If, on the other hand, this is just about getting a more polished interface for Plex libraries in Kodi than the one I had via the old Plex plugin, all I can say is "meh."
I'm a lifetime Plex Pass member, but they haven't done anything in years that makes me think a Plex Pass is anything but a donation to the project. I don't care about Kodi integration. I'd rather they work on getting music libraries to suck less or improve content filtering than get cloud streaming or Kodi integration or whatever other bullshit they've been doing lately.
-- I wanna decide who lives and who dies - Crow T. Robot, MST3K
Re: Why run two?
Kodi for highly customizable local access and Plex Media Server for external access and transcoding for STBs, mobile devices and less capable clients (cough iOS cough)
Plex has had user authentication for a while, something that Kodi just got recently, and it's easier on Plex to track viewing where Kodi needs the gymnastics of a third-party database and some time investment to get that running.
On the other hand, Kodi is much more flexible for playback formats and presentation, and it has a much better addon ecosystem.

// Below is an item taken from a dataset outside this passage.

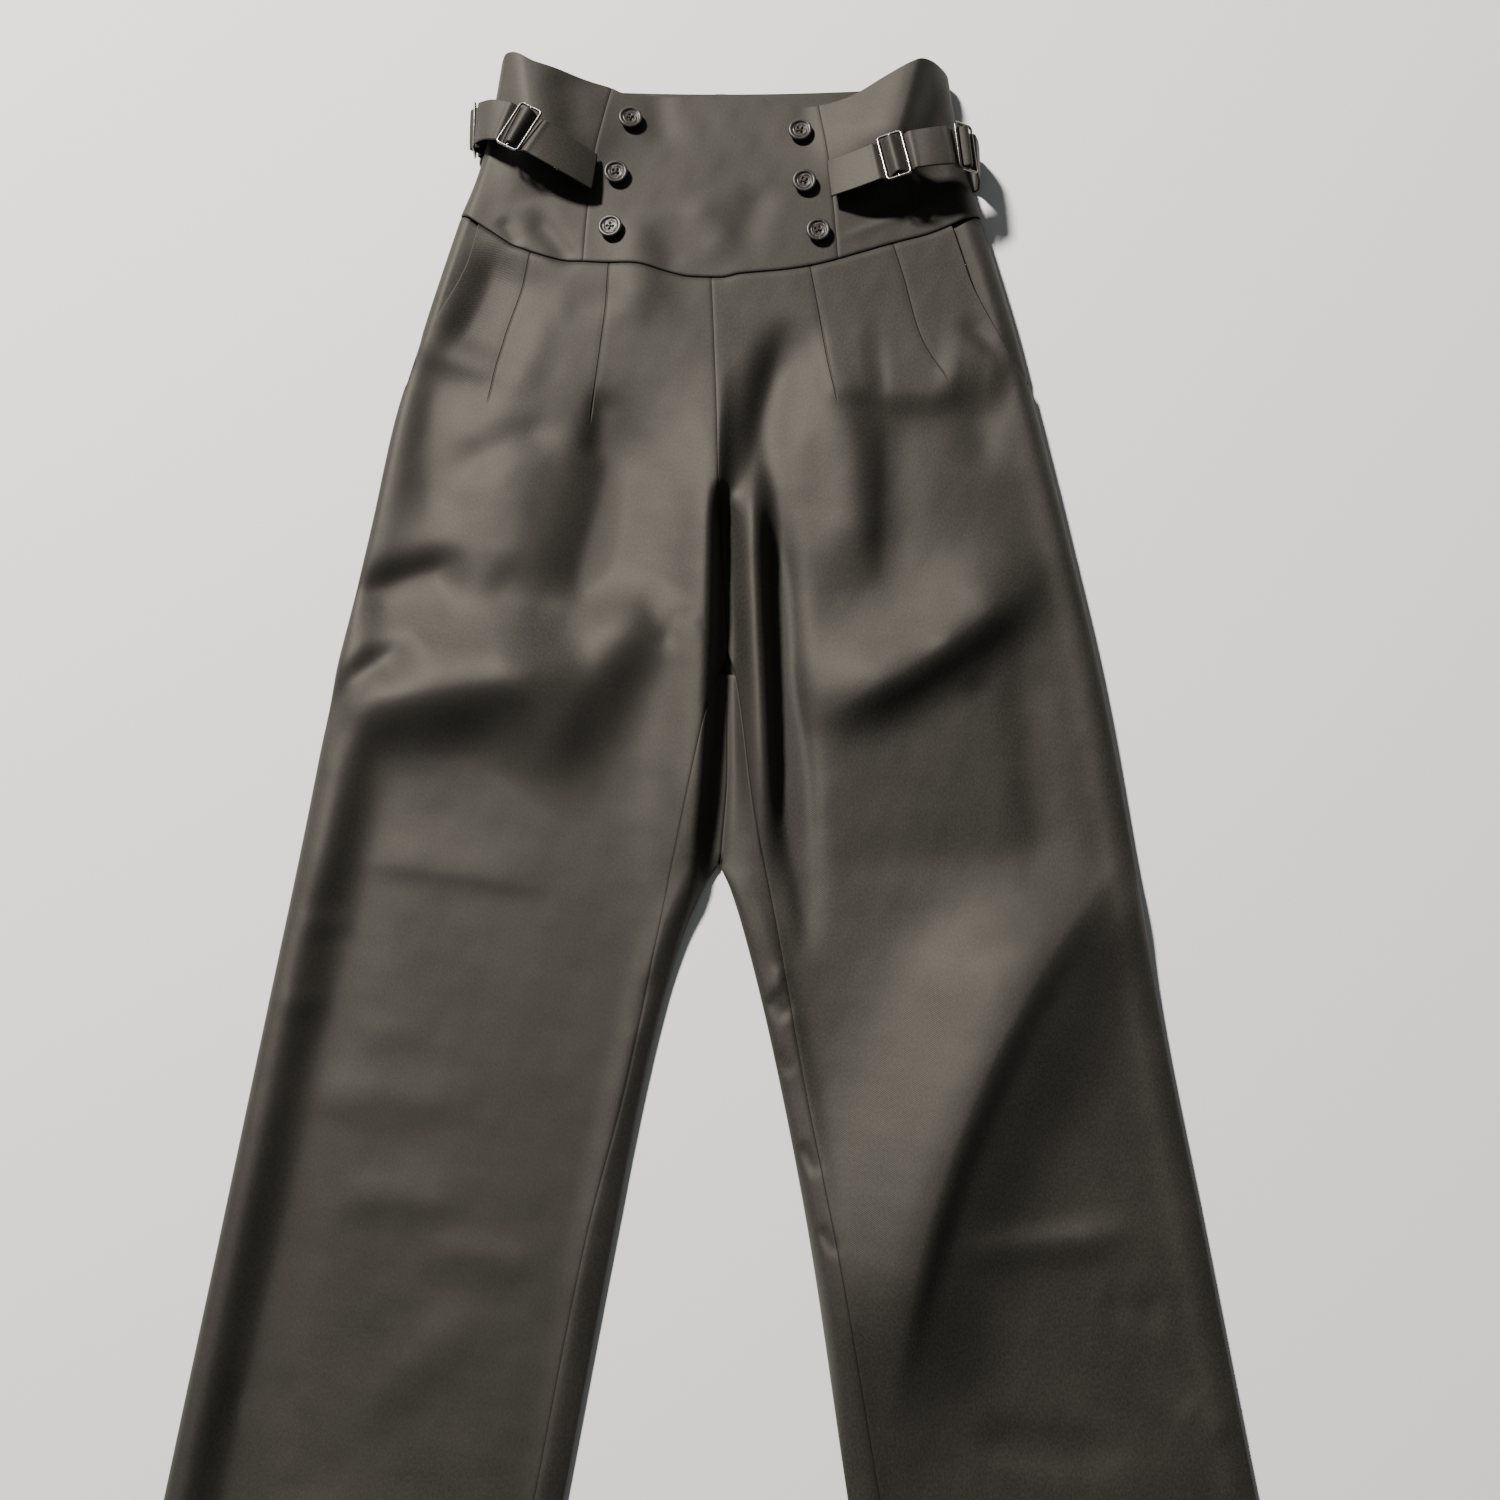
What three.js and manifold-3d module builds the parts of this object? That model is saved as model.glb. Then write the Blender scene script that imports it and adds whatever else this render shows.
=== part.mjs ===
// High-waisted straight trousers, laid out flat on their back with the front up.
//
// The front and the back lie on each other. Every cloth piece is a wall of one thickness: its outer
// face is worked out from the outline tables, the height of the upper layer, and the folds in it.
// Millimetres. +X is the wearer's left, +Y runs from the hems to the waist, and +Z is up from the
// surface that the trousers lie on. The tables count y from the lowest corner of the hems.

import * as THREE from "three";
import { mergeVertices } from "three/addons/utils/BufferGeometryUtils.js";
import Module from "manifold-3d";

const wasm = await Module();
wasm.setup();

// ---------------------------------------------------------------- driving dimensions

const CLOTH = 1.5; // wall of the suiting
const SEAM_GAP = 0.3; // between two pieces at a seam
const SIDE_SEAM_HIGH = 5; // height of the side seam, on the rounded edge
const INNER_FOLD_HIGH = 3; // height of the inner leg's edge where it turns under
const LEAST_HIGH = 3.9; // lowest outer face of the upper layer, just clear of the back
const POCKET_LEAST = 3.2; // and how much more by a pocket, where three layers lie on each other
const WAIST_SEAM_ENDS = { centre: 1031, side: 1084 }; // y of the waist seam in front and at the sides
const WAIST_TOP_SIDE = 1203; // y of the side seam's top end
const BACK_TOP = 1195.5; // y of the back waist's upper edge
const HEM_OUTER = 43; // y of the hem's outer corner; the inner corner is at 0
const CROTCH_Y = 745; // where the inseams and the centre seams meet
const APEX_Y = 595; // where the two legs part
const TONGUE_TOP = 728; // how far up the back's crotch shows between the fronts
const POCKET_DROP = 3.3; // how far the pocket's side piece lies below the front, measured squarely
const DART = { wide: 1.4, deep: 0.8 };
const BUTTON = { across: 18, thick: 3.6, shank: 1.6, shankWide: 5 };
const STRAP = { wide: 30, thick: 1.6 };
const SLIDER = { along: 20, across: 38, wire: 2.4, corner: 3, weave: 3.3 };

// ---------------------------------------------------------------- outline tables

// Side edge of the garment: x of the silhouette on the wearer's right (-) and left (+).
const SIDE_EDGE = [
  { y: 0, right: -383, left: 377 },
  { y: 190, right: -354, left: 347 },
  { y: 360, right: -328, left: 322 },
  { y: 480, right: -310, left: 304 },
  { y: 600, right: -292, left: 290 },
  { y: 720, right: -275, left: 274 },
  { y: 840, right: -254, left: 252 },
  { y: 920, right: -241, left: 236 },
  { y: 1000, right: -221, left: 219 },
  { y: 1092, right: -196, left: 196 },
  { y: 1140, right: -183, left: 185 },
  { y: 1203, right: -171, left: 176 },
];

// The inseams, each a little in from its leg's inner edge, and the centre front seam above them.
const INSEAM = [
  { y: 0, right: -148, left: 137 },
  { y: 190, right: -115, left: 104 },
  { y: 340, right: -87, left: 78 },
  { y: 440, right: -62, left: 59 },
  { y: 540, right: -42, left: 42 },
  { y: 640, right: -22, left: 23 },
  { y: 705, right: -7, left: 15 },
  { y: 730, right: 1, left: 11 },
  { y: 745, right: 6, left: 6 },
];
const CENTRE_SEAM = [
  { y: 745, x: 6 },
  { y: 800, x: 3 },
  { y: 880, x: -1 },
  { y: 940, x: -3 },
  { y: 1036, x: -7 },
];

// Inner edge of each leg below the apex.
const LEG_INNER = [
  { y: 0, right: -131, left: 113 },
  { y: 190, right: -97, left: 84 },
  { y: 340, right: -70, left: 62 },
  { y: 460, right: -47, left: 39 },
  { y: 540, right: -26, left: 20 },
  { y: 580, right: -10, left: 8 },
  { y: 595, right: -1.5, left: 1.5 },
];

// The pocket mouth, from the waist seam to the side seam.
const POCKET = [
  { y: 938, right: -236, left: 233 },
  { y: 960, right: -228, left: 219 },
  { y: 1000, right: -209, left: 198 },
  { y: 1025, right: -196, left: 187 },
  { y: 1045, right: -188, left: 181 },
  { y: 1090, right: -178, left: 168 },
];

// The two seams of the waist's centre front, which the straps are caught in.
const WAIST_PANEL_SEAM = [
  { y: 1030, right: -104, left: 89 },
  { y: 1110, right: -98, left: 83 },
  { y: 1165, right: -88, left: 75 },
  { y: 1200, right: -80, left: 70 },
];

// The waist seam: y by x.
const WAIST_SEAM = [
  { x: -197, y: 1084 },
  { x: -172, y: 1067 },
  { x: -150, y: 1054 },
  { x: -128, y: 1047 },
  { x: -100, y: 1043 },
  { x: -63, y: 1040 },
  { x: -41, y: 1035 },
  { x: -22, y: 1031 },
  { x: 0, y: 1030.5 },
  { x: 15, y: 1033.5 },
  { x: 46, y: 1036.5 },
  { x: 72, y: 1041 },
  { x: 100, y: 1049 },
  { x: 133, y: 1059 },
  { x: 155, y: 1065 },
  { x: 176, y: 1074 },
  { x: 197, y: 1084 },
];

// Upper edge of the waist's front: y by x.
const WAIST_TOP = [
  { x: -172, y: 1203 },
  { x: -164, y: 1208 },
  { x: -140, y: 1197 },
  { x: -120, y: 1193 },
  { x: -100, y: 1188.5 },
  { x: -84, y: 1185 },
  { x: -75, y: 1181.5 },
  { x: -60, y: 1181 },
  { x: -28, y: 1179 },
  { x: 0, y: 1181.5 },
  { x: 22, y: 1179 },
  { x: 45, y: 1174 },
  { x: 70, y: 1170 },
  { x: 95, y: 1173 },
  { x: 125, y: 1184 },
  { x: 150, y: 1195 },
  { x: 176, y: 1203 },
];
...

Plex has Channels but they're an afterthought for most people, and the Plex presentation on a given client probably sucks unless you really love scrolling through long lists one title at a time.
-- I wanna decide who lives and who dies - Crow T. Robot, MST3K
Probably because it's easy to setup and supports streaming for most of your devices out of the box cell phones, roku, fire TV, apple TV, chromecast, xbox, playstation, and a lot of smart TVs. one click mobile sync....

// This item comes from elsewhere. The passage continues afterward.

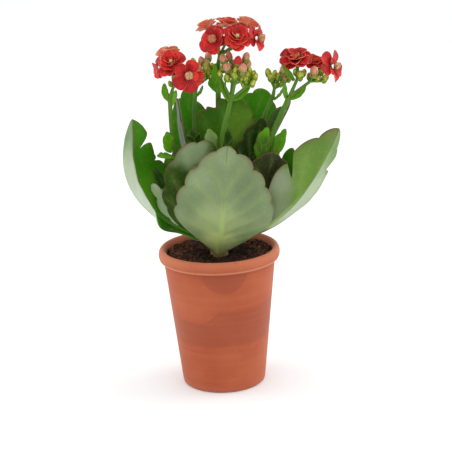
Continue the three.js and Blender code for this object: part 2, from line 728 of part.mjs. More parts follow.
// One petal: a thin lens with a pointed tip, its edges drawn in towards the root.
function petal(root, run, rise, length, width, rows) {
  const side = rise.clone().cross(run);
  const spot = (r, s, lift) =>
    root
      .clone()
      .addScaledVector(run, length * r)
      .addScaledVector(side, s)
      .addScaledVector(rise, lift + PETAL.hollow * length * r * r);
  const skin = new Skin();
  const ribs = rows.map(([r, share]) => ({
    left: spot(r, share * width, PETAL.edge),
    right: spot(r, -share * width, PETAL.edge),
    top: spot(r, 0, PETAL.thick / 2),
    under: spot(r, 0, -PETAL.thick / 2),
  }));
  const root1 = spot(0, 0.2 * width, 0);
  const root2 = spot(0, -0.2 * width, 0);
  const tip = spot(1, 0, 0);
  const first = ribs[0];
  const last = ribs[ribs.length - 1];
  skin.face(root1, first.top, first.left);
  skin.face(root1, root2, first.top);
  skin.face(root2, first.right, first.top);
  skin.face(root1, first.left, first.under);
  skin.face(root1, first.under, root2);
  skin.face(root2, first.under, first.right);
  for (let i = 0; i + 1 < ribs.length; i += 1) {
    const [low, high] = [ribs[i], ribs[i + 1]];
    skin.quad(low.left, low.top, high.top, high.left);
    skin.quad(low.top, low.right, high.right, high.top);
    skin.quad(low.under, low.left, high.left, high.under);
    skin.quad(low.right, low.under, high.under, high.right);
  }
  skin.face(last.left, last.top, tip);
  skin.face(last.top, last.right, tip);
  skin.face(last.under, last.left, tip);
  skin.face(last.right, last.under, tip);
  return skin.solid();
}

// True where a point is nearer to its own bloom than to any other.
function ownSide(bloom, point) {
  return BLOOMS.every((other) => {
    if (other === bloom) return true;
    const apart = vec(other.at).sub(vec(bloom.at));
    const middle = vec(bloom.at).addScaledVector(apart, 0.5);
    return point.clone().sub(middle).dot(apart.normalize()) < -0.6;
  });
}

function bloomSolid(bloom, index) {
  const axis = vec(bloom.facing).normalize();
  const across = new THREE.Vector3(1, 0.2, 0.1).cross(axis).normalize();
  const draw = draws(index + 11);
  const at = vec(bloom.at);
  const top = at.clone().addScaledVector(axis, CORE.height);
  const bodies = [rod([at, top], [CORE.radius, 0.85 * CORE.radius], { sides: 7 })];
  bloom.layers.forEach(([count, lift, share], layer) => {
    for (let i = 0; i < count; i += 1) {
      const turn = (2 * Math.PI * (i + 0.5 * layer + 0.12 * (draw() - 0.5))) / count;
      const out = across.clone().applyAxisAngle(axis, turn);
      const tilt = rad(lift + 6 * (draw() - 0.5));
      const run = out.clone().multiplyScalar(Math.cos(tilt)).addScaledVector(axis, Math.sin(tilt));
      const rise = axis.clone().multiplyScalar(Math.cos(tilt)).addScaledVector(out, -Math.sin(tilt));
      const root = at
        .clone()
        .addScaledVector(axis, 0.7 + 0.6 * layer)
        .addScaledVector(out, PETAL.rootOut);
      let length = bloom.radius * share * (0.94 + 0.12 * draw());
      while (length > 3 && !ownSide(bloom, root.clone().addScaledVector(run, length))) length *= 0.92;
      const width = Math.min(0.55 * length, (2.1 * bloom.radius * share) / count);
      bodies.push(petal(root, run, rise, length, width, layer === 0 ? OUTER : INNER));
    }
  });
  const whole = joined(bodies);
  return bloom.heart ? mainPiece(whole.subtract(heartSolid(bloom, GAP))) : mainPiece(whole);
}

// The cream bud still closed in the middle of a bloom.
function heartSolid(bloom, grow = 0) {
  const axis = vec(bloom.facing).normalize();
  const r = bloom.heart;
  const along = (rise) => vec(bloom.at).addScaledVector(axis, CORE.height + GAP + rise * r);
  const radii = [0.5 * r, r, 0.9 * r, 0.35 * r];
  return rod([along(0), along(0.6), along(1.3), along(1.8)], radii, { sides: 7, grow });
}

// ---- The plant, put together ---------------------------------------------------------------

const kalanchoe = new THREE.Group();

function addPiece(name, body, material) {
  const mesh = new THREE.Mesh(geometryOf(body), material);
  mesh.name = name;
  kalanchoe.add(mesh);
}

addPiece("pot", pot(), clay);
addPiece("soil", soil(), earth);
addPiece("crown", crown(), stemGreen);

for (const leaf of LEAVES) addPiece(leaf.name, seated(leafSolid(leaf)), leaf.finish);

for (const stalk of STALKS) {
  const blooms = BLOOMS.filter((bloom) => bloom.stalk === stalk.name);
  const top = stalk.path[stalk.path.length - 1];
  const pieces = [
    stem(stalk.path, stalk.radii, { sides: 6, steps: 7 }),
    ...stalk.branches.map((end) => stem([top, end], [TWIG.root, TWIG.end], { sides: 5, steps: 1 })),
    ...stalk.leaves.map(leafSolid),
    ...stalk.buds.map((spot) => bud(spot, stalk.branches)),
    ...blooms.map((bloom) => cup(bloom, stalk.branches)),
  ];
  addPiece(stalk.name, seated(joined(pieces)), stemGreen);
}

BLOOMS.forEach((bloom, index) => {
  addPiece(bloom.name, bloomSolid(bloom, index), red);
  if (bloom.heart) addPiece(`${bloom.name}_heart`, heartSolid(bloom), cream);
});

export default kalanchoe;
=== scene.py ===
"""A kalanchoe in flower, growing in a round clay pot.

Metres, +Z up, the pot stands on z = 0 and -Y is the plant's front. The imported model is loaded
first as the fixed frame, and each piece below stands for the nodes that it names.
"""

import math
import random

import bpy
import numpy as np
from mathutils import Matrix, Vector, noise


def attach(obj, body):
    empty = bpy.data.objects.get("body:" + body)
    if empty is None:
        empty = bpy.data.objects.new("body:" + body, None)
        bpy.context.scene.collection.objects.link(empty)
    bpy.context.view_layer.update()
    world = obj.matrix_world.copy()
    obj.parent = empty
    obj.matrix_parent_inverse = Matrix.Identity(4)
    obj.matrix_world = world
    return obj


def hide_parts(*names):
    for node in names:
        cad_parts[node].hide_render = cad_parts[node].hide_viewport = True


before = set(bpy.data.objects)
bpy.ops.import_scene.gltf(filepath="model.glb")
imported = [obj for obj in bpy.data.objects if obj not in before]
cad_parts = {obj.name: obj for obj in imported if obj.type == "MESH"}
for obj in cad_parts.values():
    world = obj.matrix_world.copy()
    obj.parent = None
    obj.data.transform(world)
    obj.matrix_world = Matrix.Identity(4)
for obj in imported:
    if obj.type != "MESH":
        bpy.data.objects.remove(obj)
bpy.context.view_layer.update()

# ---- Pot -------------------------------------------------------------------------------------
# A cone of unglazed red clay, turned on a wheel, with its rim rolled into a bead and three holes
# in its floor. It is matt and a little chalky, and two smoother patches on its wall are darker.

MM = 0.001
POT_SIDES = 128
FOOT = 28.6  # radius of the flat it stands on, mm
# The outline from the foot to the rim and down the inside, each place as radius and height in mm.
WALL_OUT = [(29.9, 0.3), (30.7, 1.0), (31.1, 2.4)] + [
    (31.1 + 10.2 * k / 8, 2.4 + 93.1 * k / 8) for k in range(1, 9)
]
BEAD = [
    (42.25 + 2.75 * math.cos(math.radians(a)), 100.25 + 4.75 * math.sin(math.radians(a)))
    for a in range(-112, 181, 12)
]
WALL_IN = [(39.3, 97.5), (37.3, 93.5), (26.5, 10.0), (25.6, 8.0), (23.5, 7.0)]
DRAIN_RADIUS, DRAIN_OUT = 3.0, 14.0


def alone():
    """Leaves nothing selected, so that an operator acts on the next piece only."""
    if bpy.context.object and bpy.context.object.mode != "OBJECT":
        bpy.ops.object.mode_set(mode="OBJECT")
    bpy.ops.object.select_all(action="DESELECT")


def added(operator, name, **settings):
    """What one of the add operators makes, under a name of its own."""
    alone()
    operator(**settings)
    bpy.context.object.name = name
    return bpy.context.object


def only(piece):
    """Makes a piece the one selected, and the active one."""
    alone()
    piece.select_set(True)
    bpy.context.view_layer.objects.active = piece
    return piece


def with_modifier(piece, kind, **settings):
    """Adds one modifier with its settings and applies it."""
    only(piece)
    modifier = piece.modifiers.new(kind.lower(), kind)
    for key, value in settings.items():
        setattr(modifier, key, value)
    bpy.ops.object.modifier_apply(modifier=modifier.name)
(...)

You can run Plex just fine without a subscription. I run the backend locally on my media server with the Myth plugin and the frontends on Roku and on my phone. It pesters you to create a subscription but you can skip that and just set it up without one. Then I VPN to watch content remotely, without going through the Plex cloud or whatever it is.
12:50 - press return.
Kodi's only documented centralized library feature is through a RDBMS and it only works if all clients have the same version of Kodi. Kodi headless mode is undocumented and woe to you if you want to get it working. Plex provides a shared media library which handles metadata for all clients. If you have many clients, and you would like the all to be able to use the same metadata so you only have to manage that once, you want to use Plex. (Or you want headless Kodi to be documented... but HAHAHA)
"You're right," Fisheye says. "I should have set it on 'whip' or 'chop.'"
Plex Media server would be a relative resource hog when I tried it. That plus all the nickle and diming over plexpass made me go to an emby+kodi solution for that media.
XML is like violence. If it doesn't solve the problem, use more.
I'd say Kodi because I think Plex handles audio poorly; I don't really like its flat organizational structure and the ongoing inability to customize your view of that. Plex also insists on interacting with metadata I don't want it to. There's no way to fix Plex, so I just don't use it for music.
I'm a big fan of using the Music Pump Kodi Remote for Android. I like the way I can browse my music from that and send the output to whatever Kodi device I feel like using with it. How useful that is depends on where and how you access Kodi devices; it's glacially slow on an Rpi or other old ARM device, but it's fast, fast, fast if your Kodi system is running on a decent x86 box. Kodi also gives you better options for playing back DTS-HD and other exotic formats, which is something to keep in mind of you have a multichannel setup and a bunch of SACD rips somewhere.
-- I wanna decide who lives and who dies - Crow T. Robot, MST3K
For someone who is being silenced you sure do talk a lot.
If you think someone isn't free to have a different definition of "freedom" you may be a tyrant.